“Toilet Training in Less Than a Day,” by Nathan H. Azrin, PhD and Richard M. Foxx, PhD, hit bookstands in 1974. Forty plus years later, it is still in print, and the method has worked for millions of children.
Azrin and Foxx, like others, noted that forcing children to sit on the potty (toilet) until they finally used it was an ineffective training method.
The Azrin and Foxx Method involves teaching the child to toilet (urinate in the potty) through repetition. There is more to it, including lots of praise, as well as verbal disapproval and corrective action when needed.
You and Your Child Must Be Ready
Azrin and Foxx believe these signs may appear at around 20 months of age:
- He has bladder control and can keep his diaper dry for hours.
- He can pull his training pants up and down and walk from one location to another.
- He can follow instructions, such as sitting in a chair or bringing over a toy.
To begin training, you will need supplies, including a potty, a doll that wets, snacks and drinks your child likes, and training pants.
Azrin and Foxx Part One: Teaching a Doll to Toilet
During “Part One” of the Azrin and Foxx Method, your child starts by training a doll who wets with these steps:
- He puts the doll on the potty and lowers her pants. You make the doll pee. Your child praises her, saying, “Dolly is a good girl for peeing in the potty” and offers her a treat. If he promises to use the potty himself, he can eat it.
- He shows the doll how to empty the potty bowl into a toilet.
- He checks the doll’s pants and checks himself. If he is dry, he gets a treat.
- You make the doll wet her pants. He checks. Since she is wet, he shows displeasure by saying, “No, Dolly, big girls don’t wet their pants.” He guides her through the correct steps.
- He checks his dry pants and gets a treat or drink.
- The doll correctly pees into the potty.
Azrin and Foxx Part Two: Your Child Learns to Toilet
In “Part Two” of the Azrin and Foxx Method, your child will now repeat all the steps himself. Give him rewards for dry pants. The steps are:
- Checking for dry pants.
- Going to the potty every 15 minutes and when needed.
- Pulling down pants.
- Sitting quietly on the potty.
- Pulling up pants.
- Emptying the pan from his potty into a toilet, flushing, and putting the pot back.
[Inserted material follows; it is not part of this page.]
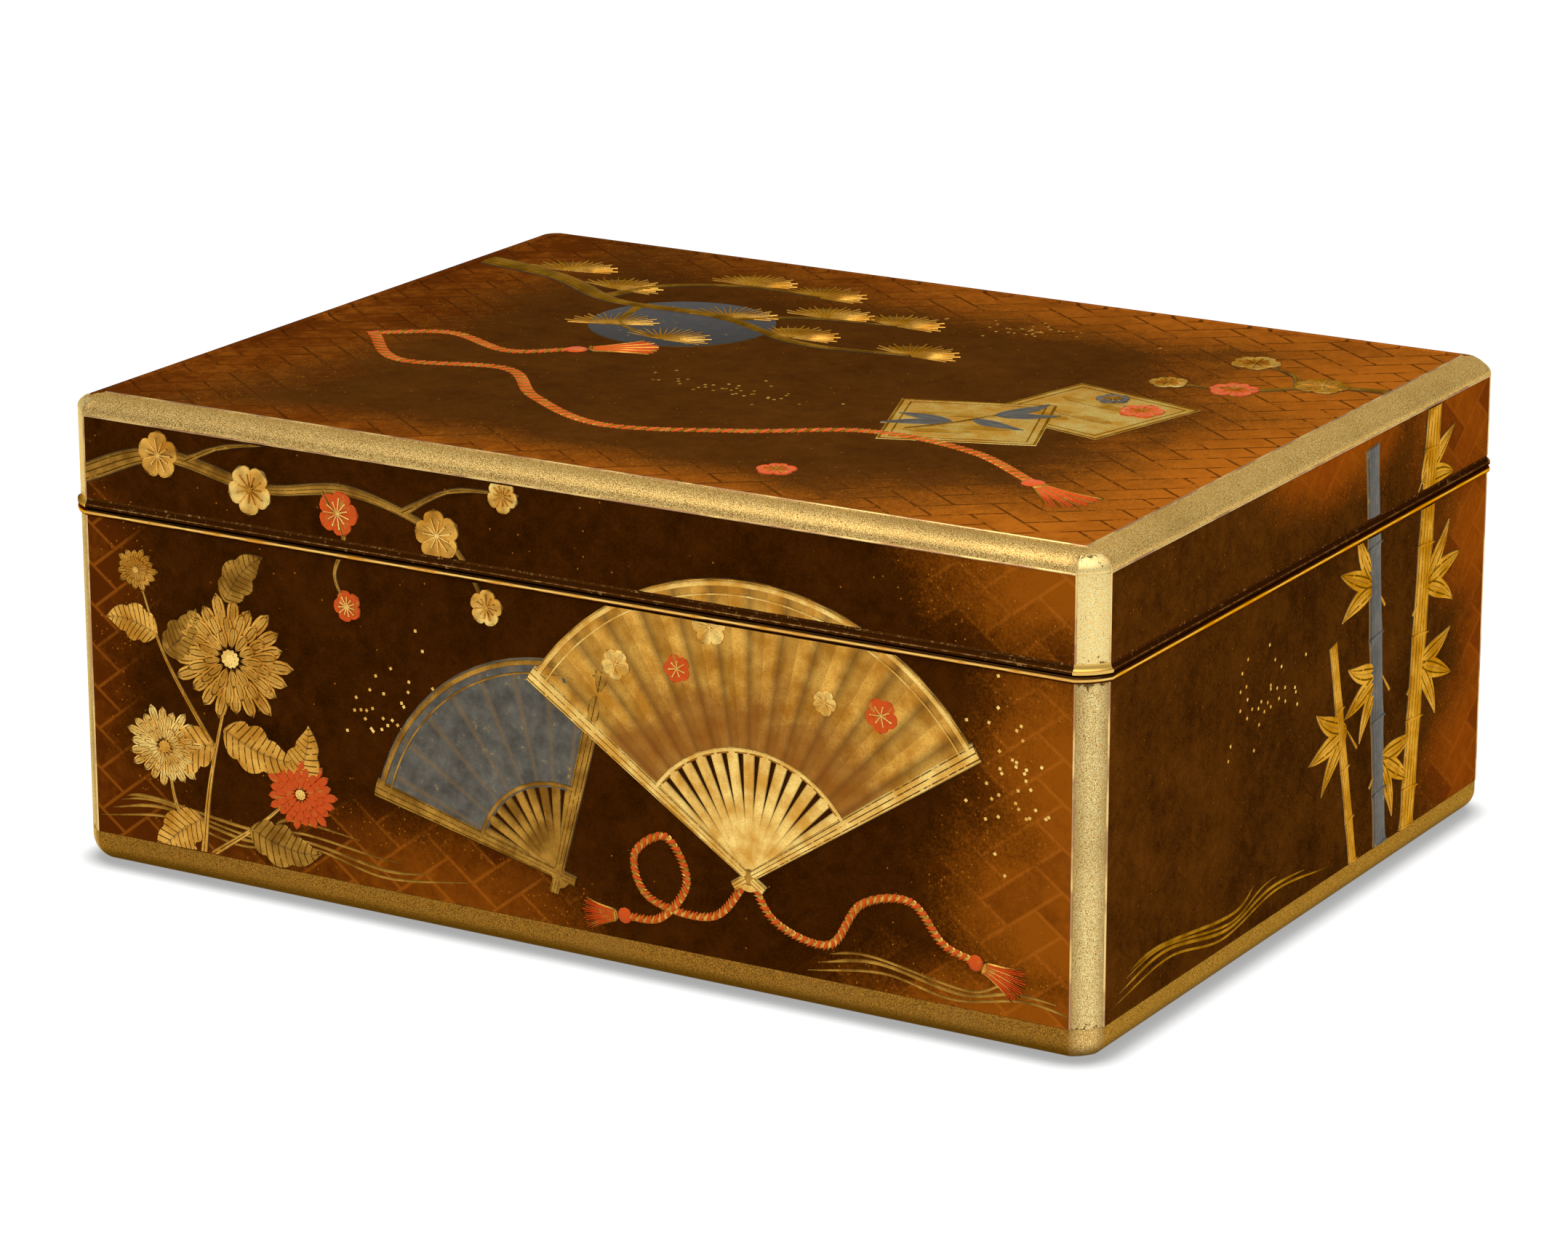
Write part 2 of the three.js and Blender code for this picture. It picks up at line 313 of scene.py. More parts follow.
@dataclass(frozen=True)
class FlaredRim(Finish):
    """Dark lacquer on the lid's flared rim, rubbed to pale metal in streaks and gilded round the corners."""

    half_length: float
    half_depth: float
    corner: float
    rubbed: float = 0.0
    streak: float = 3.0

    def paint(self, add: Adder, place: Socket) -> dict:
        """Gilds the corners by place, and streaks the long runs."""
        axes = add("SeparateXYZ", {0: place})
        ends = []
        for axis, half in (("X", self.half_length), ("Y", self.half_depth)):
            size = add("Math", {0: axes.outputs[axis]}, operation="ABSOLUTE")
            edge = (half - self.corner) * MM
            ends.append(add("Math", {0: size, 1: edge}, operation="GREATER_THAN"))
        corner = add("Math", {0: ends[0], 1: ends[1]}, operation="MULTIPLY")
        scale = 1 / (self.streak * MM)
        rub = add("TexNoise", {"Vector": place, "Scale": scale, "Detail": 7.0, "Roughness": 0.7})
        streak = add("MapRange", {0: rub, 1: 0.6 - 0.14 * self.rubbed, 2: 0.72 - 0.12 * self.rubbed, 4: 0.9})
        brown = add("Mix", {0: self.rubbed, 6: linear("3A1C04"), 7: linear("62380F")}, data_type="RGBA")
        lacquer = add("Mix", {0: streak, 6: brown, 7: linear("B88A4E")}, data_type="RGBA")
        whole = add("Mix", {0: corner, 6: lacquer, 7: linear("E2B75E")}, data_type="RGBA")
        worn = add("Math", {0: streak, 1: corner}, operation="MAXIMUM")
        metal = add("MapRange", {0: worn, 3: 0.2, 4: 1.0})
        return {
            "Base Color": whole,
            "Metallic": metal,
            "Roughness": 0.34,
            "Specular Tint": linear("7A4A20"),
            "Specular IOR Level": 0.0,
        }


def sprinkled(add: Adder, place: Socket) -> tuple[Node, Node]:
    """Draws gold flakes scattered in amber lacquer.

    Args:
        add: Adds a node to the finish's tree.
        place: The object coordinates, in metres.

    Returns:
        The colour node and the node that tells where a flake lies.
    """
    # Flakes are 0.3 to 0.8 mm; the cells that hold them are 1.1 mm.
    cells = add("TexVoronoi", {"Vector": place, "Scale": 1 / (1.1 * MM)})
    pick = add("SeparateColor", {0: cells.outputs["Color"]})
    chosen = add("Math", {0: pick.outputs[0], 1: 0.35}, operation="GREATER_THAN")
    near = add("Math", {0: cells.outputs["Distance"], 1: 0.42}, operation="LESS_THAN")
    flake = add("Math", {0: chosen, 1: near}, operation="MULTIPLY")
    tone = add("Mix", {0: pick.outputs[1], 6: linear("9A6A28"), 7: linear("DDB25C")}, data_type="RGBA")
    cloud = add("TexNoise", {"Vector": place, "Scale": 1 / (30 * MM), "Detail": 3.0})
    amber = add("Mix", {0: cloud, 6: linear("4A2208"), 7: linear("7A4212")}, data_type="RGBA")
    return add("Mix", {0: flake, 6: amber, 7: tone}, data_type="RGBA"), flake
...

Every time he does something correctly, you give him a treat/drink, and say positive things.
Accidents may happen. If he starts to urinate, or if he finds his pants wet, you say “No,” verbally express disapproval, and give him a sequence of corrections.
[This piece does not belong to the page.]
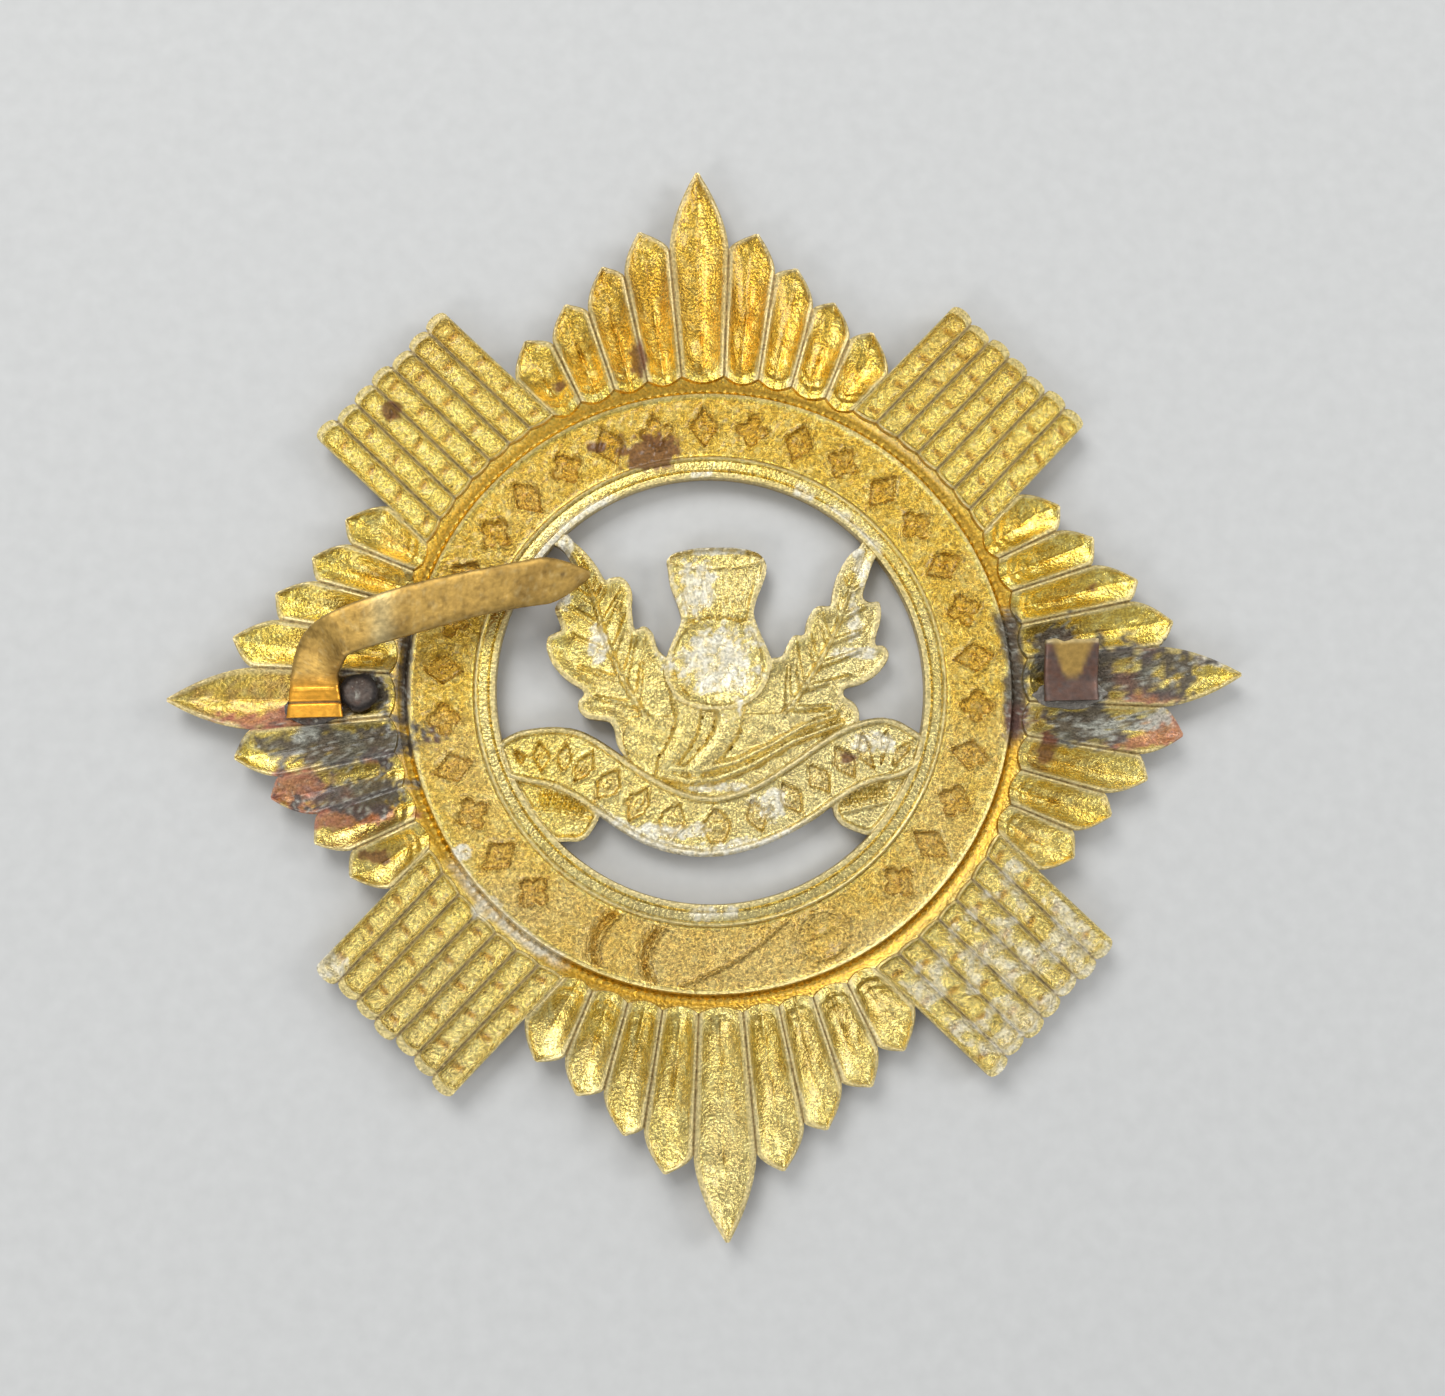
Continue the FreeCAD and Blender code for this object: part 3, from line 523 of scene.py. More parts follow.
def make_arms(material):
    """Four arms of seven half-round flutes, each flute broken into long cells."""
    mesh = Mesh()
    for number, turn in enumerate(ARM_TURNS):
        across = np.concatenate([index + FLUTE_SHARES for index in range(FLUTES)] + [[FLUTES]])
        flute = np.minimum(np.floor(across), FLUTES - 1)
        local = (across - flute) * 2 - 1
        across = (across - FLUTES / 2) * FLUTE_WIDTH
        rows = np.linspace(0, 1, 84)[:, None]
        nose = 1 - local ** 2
        outer = ARM_REACH - 0.42 + 0.42 * nose ** 0.5 + 0.12 * np.sin(flute * 2.1 + number)
        inner = np.sqrt(RAY_BASE ** 2 - across ** 2) - 0.14 * nose
        along = inner + (outer - inner) * (rows * 0.9 + 0.1 * (3 * rows ** 2 - 2 * rows ** 3))
        wide = np.broadcast_to(across, along.shape)
        inset = (1 - np.abs(local)) * FLUTE_WIDTH / 2
        from_end = np.minimum(outer - along - 0.38, along - inner)
        edge = np.minimum(inset, from_end * 0.9)
        round_end = step(0.08, 0.62, edge)
        hollow = 1 - unit(1 - (edge - 0.1) / 0.3) ** 2
        shift = np.mod(flute * 2.0, 3.0) * CELL_LENGTH / 3 + lattice(flute, number, 3) * 0.5
        phase = np.mod(along - inner + shift, CELL_LENGTH) / CELL_LENGTH
        bar = bell(phase - 0.5, 0.09) * step(0.2, 0.5, edge)
        oval = fall(0.35, 0.8, np.hypot((phase - np.round(phase)) * 1.9, local * 1.1))
        soft = (fractal(along, wide + number * 50, 0.22, 31) - 0.5) * 0.12
        crossed = 0.2 if number in (0, 2) else 0.16
        dimples = 0.09 * oval * round_end * (number in (0, 2, 3))
        pit = bell(phase - 0.5, 0.15) * fall(0.3, 0.75, np.abs(local + 0.2)) * step(0.2, 0.5, edge)
        top = BACK - FLUTE_DEPTH * hollow - crossed * pit + 0.06 * bar - dimples + soft * round_end
        top = top - 0.08 * fall(0.0, 0.12, edge)
        bottom = FRONT - 0.55 * np.sqrt(unit(1 - local ** 2)) * step(0, 0.4, from_end + 0.05)
        x, y = turn_xy(along, wide, turn)
        # painted shade in the grooves between flutes
        seam_shade = fall(0.02, 0.13, inset) * (np.abs(wide) < 5.3)
        rim = 0.85 * fall(0.05, 0.2, edge) + 0.95 * seam_shade
        rim = np.where(pit > 0.25, 2 + 0.85 * pit, rim)
        mesh.slab(x, y, top, bottom, rim)
    return make_piece("star_arms", mesh, material, paint_plate)


# ---- strap

# Radius and height round the strap, the inner rim's radii counted from the opening.
INNER_RIM_BACK = (
    (0, 1.38), (0.05, 1.47), (0.22, 1.5), (0.38, 1.48), (0.46, 1.38), (0.56, 1.5), (1, 1.52),
    (1.06, 1.5), (1.14, 1.66), (1.24, 1.7), (1.34, 1.64), (1.44, 1.47), (1.6, 1.44),
)
INNER_RIM_FRONT = ((0, 0.75), (0.1, 0.5), (0.3, 0.42), (1.1, 0.42), (1.3, 0.7))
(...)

- Take him to where he wet himself. Have him walk to the potty, pull down his pants, and sit.
- Repeat this from nine more locations.
- Have him check his pants again, showing wetness.
- Have him change his pants.
Eventually, your child will pee into the potty. Give him lots of praise. Remind him, if necessary, of the other steps. Once he completes the whole toileting process without reminders, he is considered trained.
You should watch him for three more cycles, with less praise and fewer pants checks. After the third success, stop rewards. Afrin and Foxx state that many children accomplish this in half a day.
He may have accidents during the first few days. If he does, have him to do ten walks to the potty, and change clothes himself. Since most children urinate at the same time they have bowel movements, he will “poop” in the potty naturally. Diapers should only be used at night and discontinued if he stays dry.
This summary is no replacement for Azrin and Foxx’s step-by-step guide, which includes much more information and specific ways to deal with problems and setbacks. The American Academy of Pediatrics suggests making a plan that works for your family.